Ismael Peña-López: Concerning uptake, usage, etc., is it a matter of party status or budget? The web 2.0 is way cheaper. Could this be the reason for more recent uptake? Gibson: we don’t have data about budgets but it looks like budgets would be a perfectly feasible aspect that could explain some issues. On the other hand, we should be seeing some normalization in this aspect (if the web 2.0 is cheaper, it’s cheaper for everyone), and still some differences between parties exist, and some of them within the web 2.0 arena.

Ramon Ribera: Minor parties don’t get as much coverage in mainstream media as major parties do.

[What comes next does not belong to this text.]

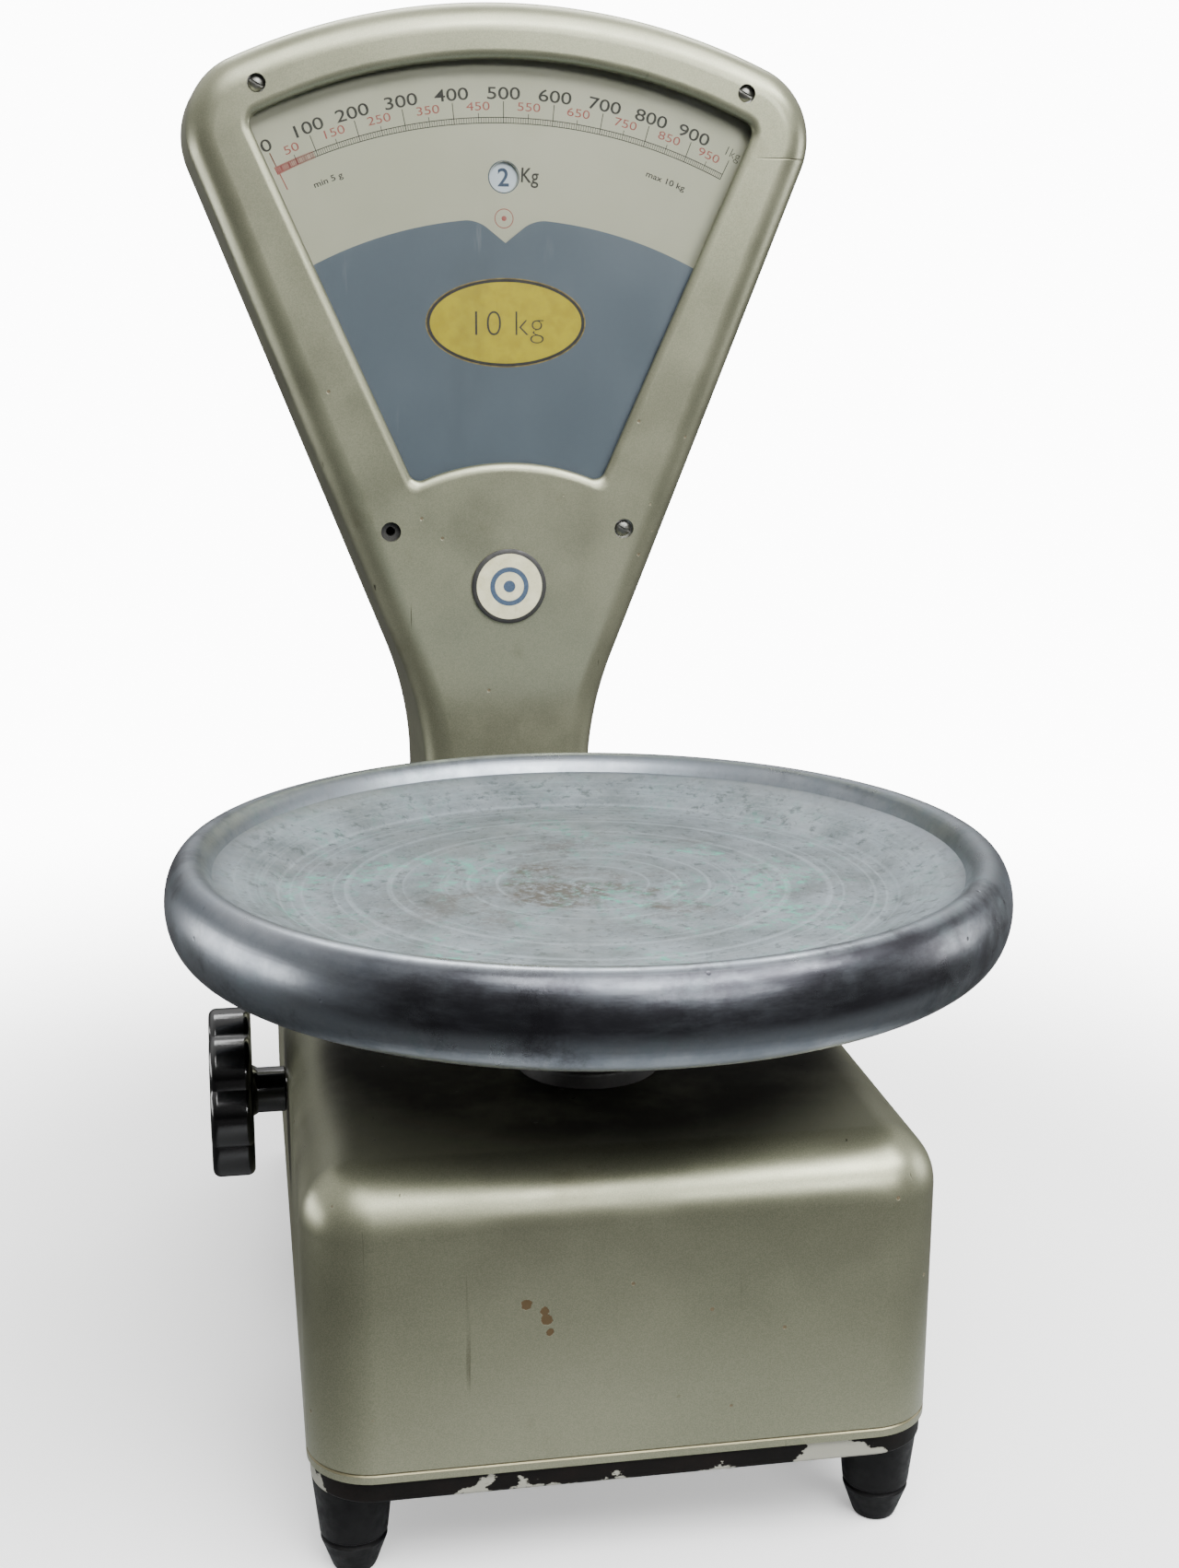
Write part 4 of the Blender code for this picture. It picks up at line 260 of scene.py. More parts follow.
@dataclass(frozen=True)
class SatinPaint(Finish):
    """Champagne metallic paint, with flakes, hairline scratches, specks, rust chips and a painted shadow on
    the top under the pan.
    """

    flake: Triple = shade(205, 203, 178)
    grime: Triple = shade(92, 86, 62)
    scratched: Triple = shade(48, 44, 28)
    rust: Triple = shade(66, 50, 22)
    # the tone of the painted shadow on the top under the pan
    soot: Triple = shade(16, 15, 10)
    chips: tuple[tuple[Triple, float], ...] = ()    # where rust chips are and how far they reach
    specks: float = 0.042
    seam: float = -1.0                              # the height of a dark hair seam
    roof: float = 9.0                               # the height of the top that gets the painted shadow under the pan
    # the middle of the painted shadow under the pan
    roof_middle: Triple = (0.0, -0.045, 0.0)

    def paint(self, graph: Graph) -> None:
        """Paints the flakes, the slow tint changes, the marks of wear and a painted shadow on the top under
        the pan.
        """
        colour = graph.mix(graph.clouds(9.0, 0.35, 0.65, detail=2.0), self.colour, self.second)
        colour = graph.stain(colour, self.flake, graph.clouds(2600.0, 0.35, 0.65, detail=1.0), 0.12)
        colour = graph.stain(colour, self.grime, graph.clouds(26.0, 0.60, 0.80, (0.0, 0.35), 6.0, 0.7))
        upright = graph.clouds(240.0, 0.70, 0.75, detail=2.0, rough=0.6,
                               vector=graph.mapped(stretch=(1.0, 1.0, 0.035)))
        across = graph.clouds(210.0, 0.715, 0.765, detail=2.0, rough=0.6,
                              vector=graph.mapped((0.3, 0.1, 0.7), (0.03, 0.03, 1.0)))
        scratch = graph.times(graph.combine("MAXIMUM", upright, across),
                              graph.clouds(14.0, 0.45, 0.6, detail=2.0))
        colour = graph.stain(colour, self.scratched, scratch, 0.85)
        speck = graph.times(graph.ramp(graph.cells(72.0), self.specks, self.specks * 1.6, 1.0, 0.0),
                            graph.clouds(13.0, 0.46, 0.54, detail=1.0))
        colour = graph.stain(colour, self.rust, speck, 0.85)
        off_seam = graph.combine("ABSOLUTE", graph.combine("SUBTRACT", graph.axis("Z"), self.seam))
        colour = graph.stain(colour, self.grime, graph.ramp(off_seam, 0.0003, 0.0007, 0.85, 0.0))
        # painted shadow: the top darkens in a round patch under the pan, where the pan's shade falls
        from_middle = graph.distance(graph.mapped(stretch=(1.0, 1.0, 0.0)), self.roof_middle)
        under_pan_shade = graph.times(graph.ramp(from_middle, 0.085, 0.128, 1.0, 0.0),
                            graph.ramp(graph.axis("Z"), self.roof - 0.005, self.roof - 0.0003),
                            graph.clouds(38.0, 0.3, 0.6, (0.82, 0.95), 5.0))
        colour = graph.stain(colour, self.soot, under_pan_shade)
        worn = speck
        ragged = graph.times(graph.noise(420.0, 4.0, 0.7), 0.9)
        for place, reach in self.chips:
            near = graph.ramp(graph.distance(graph.coordinates, place), 0.0, reach, 1.0, 0.0)
            chip = graph.times(graph.ramp(graph.combine("ADD", near, ragged), 0.93, 0.99),
                               graph.ramp(near, 0.0, 0.08))
            colour = graph.stain(colour, self.rust, chip)
            worn = graph.combine("MAXIMUM", worn, chip)
        rough = graph.clouds(34.0, 0.3, 0.7, (self.roughness - 0.03, self.roughness + 0.06), 4.0)
        rougher = graph.times(graph.combine("MAXIMUM", worn, under_pan_shade), 0.3)
        graph.shader({"Base Color": colour, "Roughness": graph.combine("ADD", rough, rougher),
                      "Metallic": graph.ramp(worn, 0.0, 1.0, self.metal, 0.0)})
        graph.bump(graph.noise(900.0, 2.0), 0.00003, 0.35)
        graph.bump(graph.noise(30.0, 2.0), 0.00025, 0.25)
        graph.bump(graph.combine("MAXIMUM", worn, scratch), -0.00012, 0.8)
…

This should push them towards a major web 2.0 presence. Gibson: Yes, but we are also seeing that what major parties are doing is bring web 2.0 within their websites (e.g. embedding YouTube videos on their sites), so that these sites become hubs of web 2.0 content, where it is combined. So it might not exactly be a matter of shifting towards a more participatory web or a cheaper one.

Mike Jensen: Are candidates turning a necessity (budget) into a virtue (participation)? Gibson: This is definitely an option. But candidates and parties are also “spending time” that saves little money (and time is money, indeed). So there seems to be evidence that even if it might be true that they’re turning a necessity into a virtue, it is also true that there’s a political will to engage online and go ahead with new (e-)campaigning techniques.

Rosa Borge and Ana Sofía Cardenal: Spanish parties have broadly adopted Web 2.0 tools, being the major parties the ones seemingly the more committed with this approach. Nevertheless, partisans are by far the ones that more intensively use these tools to engage and mobilize.

Ismael Peña-López: in Spain, most parties are using web 2.0 tools, but more than using them they are pestering them, using them for unidirectionally broadcasting same as ever in different ways — this is not the case of partisans and some individual politicians.

Rachel K. Gibson: web 2.0 might find a better ground between elections, to maintain the movement, rather than during campaigns.